Siempre tenías una historia que contar de cualquier tema, y buscabas la manera de hacerme sentir mejor sobre mis problemas... Dígame aquella vez que me sentía sóla y deprimida, aprovechaste la oportunidad para recordarme cómo de pequeño tuviste que vivir en un internado a las afueras de la ciudad porque no había espacio en casa para ti. Tenías sólo 6 años, la soledad y el miedo te carcomían por las noches; tanto así que las maderas que sostenían el colchón de tu litera se pudrieron de la urina que despedías. En fracciones de segundos lograbas hacerme sentir afortunada de ser quién era y tener la vida que tenía. Cada vez que nos quejábamos de algo, porque queríamos lo que no teníamos, nos relatabas cómo en cuarto año de bachillerato te tuviste que retirar del colegio, y ponerte a trabajar en una ferretería, para ayudar con las finanzas del hogar. Y como éstas, numerosas anécdotas que ojalá hubiese guardado en una libreta. Tendría material para escribir lo que me queda de vida...
Siempre fuiste muy trabajador y estudiaste fuerte para lograr lo que pocos alcanzaban en los años 30's. Te graduaste de ingeniero, fuiste de los primeros del país. Tu experticie construyó los puentes más sólidos de esta nación. Puentes que atravieso con mi imaginación, siempre pensando en tí.
Me enseñaste tantas cosas, abuelo, tantas cosas que yo jamás olvidaré. Tus palabras dejaron su huella en mí como un tatuaje sobre la piel. Nacionalista hasta la muerte, nunca entendiste por qué tuve que probar una vida afuera. Menos mal regresaste, hijita, me decías. Siempre recordándome lo imporante que es el país. "Somos Venezuela, si abandonamos la patria que tanto nos brindó cuando ella necesita de nosotros, nunca va volver a ser lo que era antes de este señor". El poco vínculo que puedo tener con este país lo tengo gracias a ti. A tus palabras de aliento. A tus recuerdos de una Venezuela Saudita, un país que prosperó en algún momento y que ayudaste a construir con el sudor de tu frente. Tus cuentos fabricaron memorias en mi cabeza, memorias tuyas, de épocas de antaño, memorias que aún conservo.
Cada vez que veía una clase de Historia de Venezuela corría a visitarte. Quería escuchar tus cuentos sobre López Contreras, Medina Angarita y Pérez Jiménez, entre muchas otras historias que me narrabas con exactitud. Yo te leía mis apuntes y tú me decías "eso es así, eso no fue así, ¿qué profesora es esa tan buena?" Tantas veces, abuelo, te quise llevar a mi clase.
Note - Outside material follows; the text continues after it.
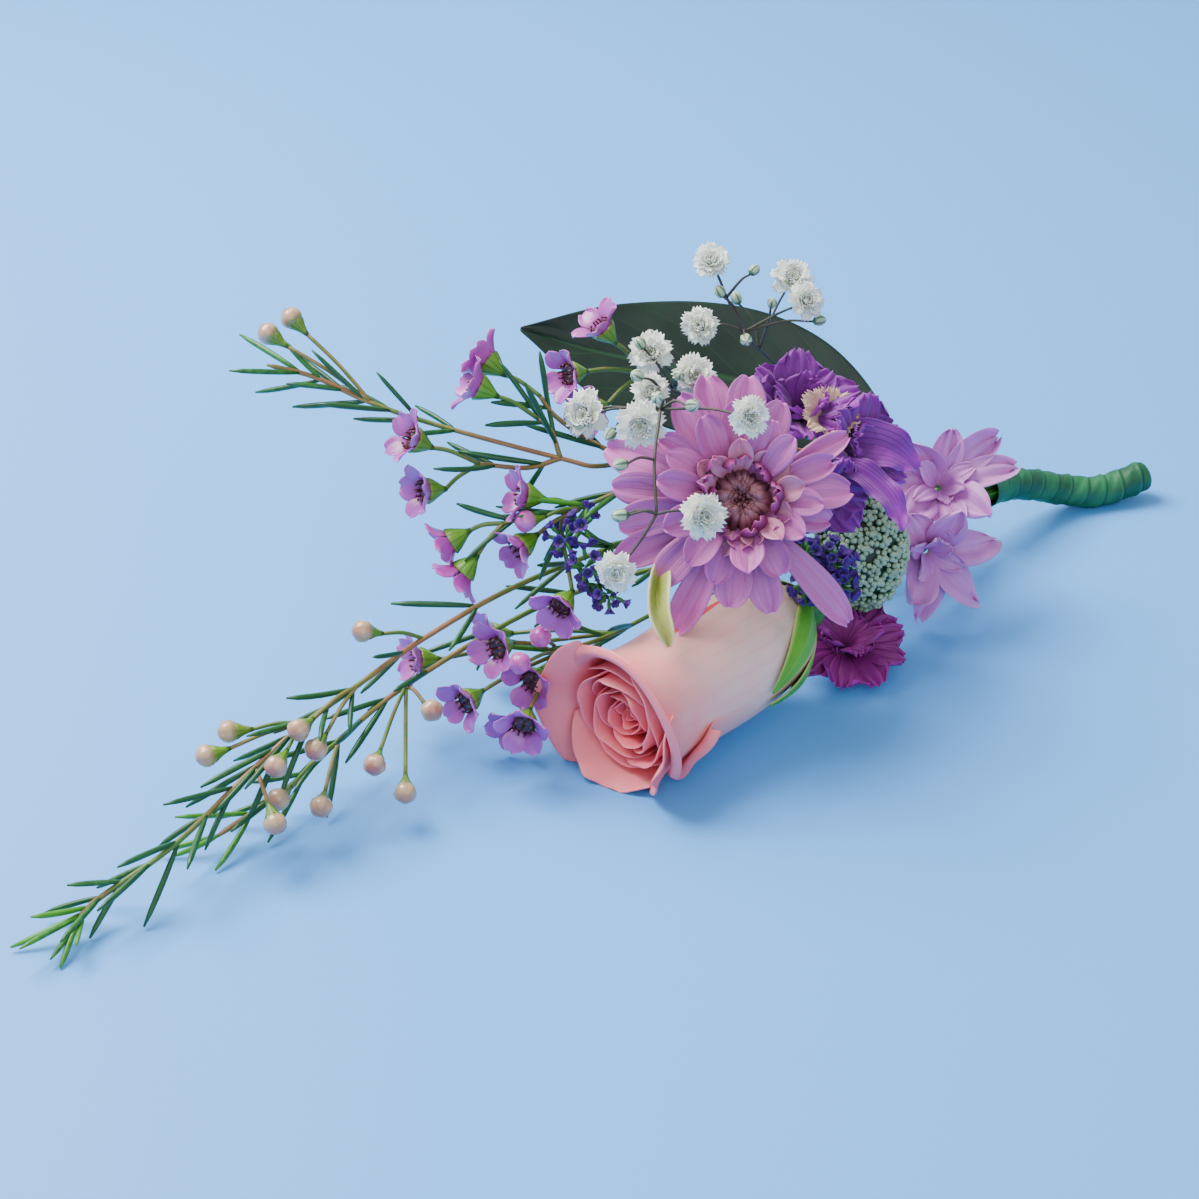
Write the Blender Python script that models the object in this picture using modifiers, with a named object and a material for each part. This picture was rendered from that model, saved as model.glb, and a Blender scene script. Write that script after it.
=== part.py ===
"""A boutonniere laid on a table: mixed cut flowers on a short taped handle.

Lengths are millimetres until they reach Blender, which gets metres. +X runs along the
bunch towards the cut ends of the stems, +Z is up and the table is the plane z = 0.
The bunch is drawn about its own working point and then moved by BUNCH_MIDDLE, so that
the origin is the middle of its footprint on the table.
"""

import math

import bmesh
import bpy
from mathutils import Matrix, Vector

MM = 0.001
BUNCH_MIDDLE = Vector((-9.8, 5.4, 0.0))

# The taped handle: the middle of its mouth, then on to the cut end.
TAPE_ROUTE = [(98, -4, 15), (105, -2.8, 13.6), (112, -2, 11.6), (120, -2.4, 8.6), (127, -3.6, 5.8),
              (133, -6, 4.2), (139, -8.2, 4.0), (144, -9.8, 5.0), (149, -11, 6.0)]
TAPE_RADIUS = 3.9
TAPE_WALL = 0.45
MOUTH_FLARE = 0.7
LANE_PITCH = 1.26
LANE_RADIUS = 0.47
ROW_STEP = math.sqrt(3) / 2
FAN_PLACE = Vector((87, -3.6, 17.4))
FAN_SPREAD = 2.0
# A stem is thin at SWELL_END and nearer the cut, and full SWELL_LENGTH further along -X.
SWELL_END = 92
SWELL_LENGTH = 25

# The rose lies on its side with its mouth towards -X.
ROSE_HIP = Vector((18, -26, 20))
ROSE_MOUTH = Vector((-41, -32, 15.6))
ROSE_PETALS = 5
PETAL_WALL = 0.5

# The chrysanthemum faces up and away from the handle.
MUM_MIDDLE = Vector((-5, -32, 58))
MUM_FACING = Vector((-0.50, -0.66, 0.56))

# Radii of the small round heads, and how the needle leaves stand.
GYPSOPHILA_BLOOM = 4.6
GYPSOPHILA_BUD = 1.3
WAXFLOWER_BUD = 2.2
NEEDLE_LEAN = math.radians(38)
LOWEST_TIP = 0.9

# The stalk of a single flower stops this far behind it.
HEAD_GAP = 0.9

# Edges sharper than this stay sharp, and points closer than these are one point.
SHARP_ANGLE = math.radians(50)
MERGE_METRES = 1e-6
MERGE_MM = 1e-4

parts = bpy.data.collections.new("boutonniere")
helpers = bpy.data.collections.new("boutonniere_helpers")


def clear_scene():
    for thing in list(bpy.data.objects):
        bpy.data.objects.remove(thing, do_unlink=True)
    for group in (parts, helpers):
        bpy.context.scene.collection.children.link(group)


def finish(name, colour, roughness):
    """A plain plant surface of one colour."""
    material = bpy.data.materials.new(name)
    material.use_nodes = True
    shader = material.node_tree.nodes["Principled BSDF"]
    shader.inputs["Base Color"].default_value = (*colour, 1)
    shader.inputs["Roughness"].default_value = roughness
    return material


# ---------------------------------------------------------------- shapes


def smooth_route(points, steps=3):
    """Points along one smooth curve through the given ones."""
    ends = [Vector(p) for p in points]
    ends = [2 * ends[0] - ends[1]] + ends + [2 * ends[-1] - ends[-2]]
    route = []
    for before, start, stop, after in zip(ends, ends[1:], ends[2:], ends[3:]):
        for step in range(steps):
            t = step / steps
            route.append(0.5 * (2 * start + (stop - before) * t
                                + (2 * before - 5 * start + 4 * stop - after) * t ** 2
                                + (3 * start - before - 3 * stop + after) * t ** 3))
    return route + [ends[-2]]


def taper(count, first, last):
    return [first + (last - first) * i / (count - 1) for i in range(count)]


def tube_mesh(name, strands, sides):
    """One mesh of several round strands, each a list of points and a list of radii."""
    curve = bpy.data.curves.new(name, "CURVE")
    curve.dimensions = "3D"
    curve.bevel_depth = 1.0
    curve.bevel_resolution = (sides - 4) // 2
    curve.use_fill_caps = True
    for points, radii in strands:
        spline = curve.splines.new("POLY")
        spline.points.add(len(points) - 1)
        for knot, point, radius in zip(spline.points, points, radii):
            knot.co = (*((Vector(point) - BUNCH_MIDDLE) * MM), 1)
            knot.radius = radius * MM
    guide = bpy.data.objects.new(name + "_guide", curve)
    helpers.objects.link(guide)
    graph = bpy.context.evaluated_depsgraph_get()
    mesh = bpy.data.meshes.new_from_object(guide.evaluated_get(graph))
    bpy.data.objects.remove(guide)
    bm = bmesh.new()
    bm.from_mesh(mesh)
    bmesh.ops.remove_doubles(bm, verts=bm.verts, dist=MERGE_METRES)
    bmesh.ops.recalc_face_normals(bm, faces=bm.faces)
    bm.to_mesh(mesh)
    bm.free()
    return mesh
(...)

Incluso hablé con la profesora. "Ya yo sé todo eso hijita, imagínate, lo viví en carne propia", me decías.
Imposible era, por ejemplo, ir a tu despacho a visitarte (ya cuando estabas jubilado) y no encontrarte leyendo la prensa, haciendo el crucigrama del día - que luego se convirtió en el su do ku- y aquella torre de libros en tu escritorio. Libros que leías a diario. Siempre fuiste la mejor referencia. Hasta hace un par de meses te podía encontrar allí. Hasta hace un par de meses todavía caminabas, leías la prensa, hacías sudokus, te vestías impecable y recordabas detalles tan íntimos y tan lejanos, como el día de tu boda en 1948. Luego, a los noventa y dos y medio, los días te empezaron a pesar y comenzaste a cargar cada semana a cuesta como si fueran décadas.
Abuelo, hoy quise ir a verte, sentarme contigo y acompañarte. Quise decirte lo mucho que te amo y la gran falta que me haces. Quise darte una sonrisa y asegurarte que todo iba a estar bien, que te veía mejor. Hice el mejor intento, pero me acercaba y al verte ahí, acostado en tu cama, en pijama y arropado -a las 5 de la tarde- con tus ojos cerrados y morados sobre tus manos, no pude. Los ojos se me hicieron agua. No aguanté y salí corriendo. No quería que me vieras así. Te mereces más que eso.
Escribo estas palabras con un nudo en la garganta.
Quiero recordarte como estabas hace dos meses.
Quiero que no estés tan lúcido. Que no puedas verte y entender todo aquello que te está pasando. Quiero que tengas un cuerpo que vaya a la par con tu mente. Que no sufras más. Que te sientas acompañado. Que sepas que tienes una nieta que te ama, que nunca se va olvidar de cada instante que vivió contigo. Pero sobre todo, abuelo, quiero que sepas que no existe en este mundo alguien como tú.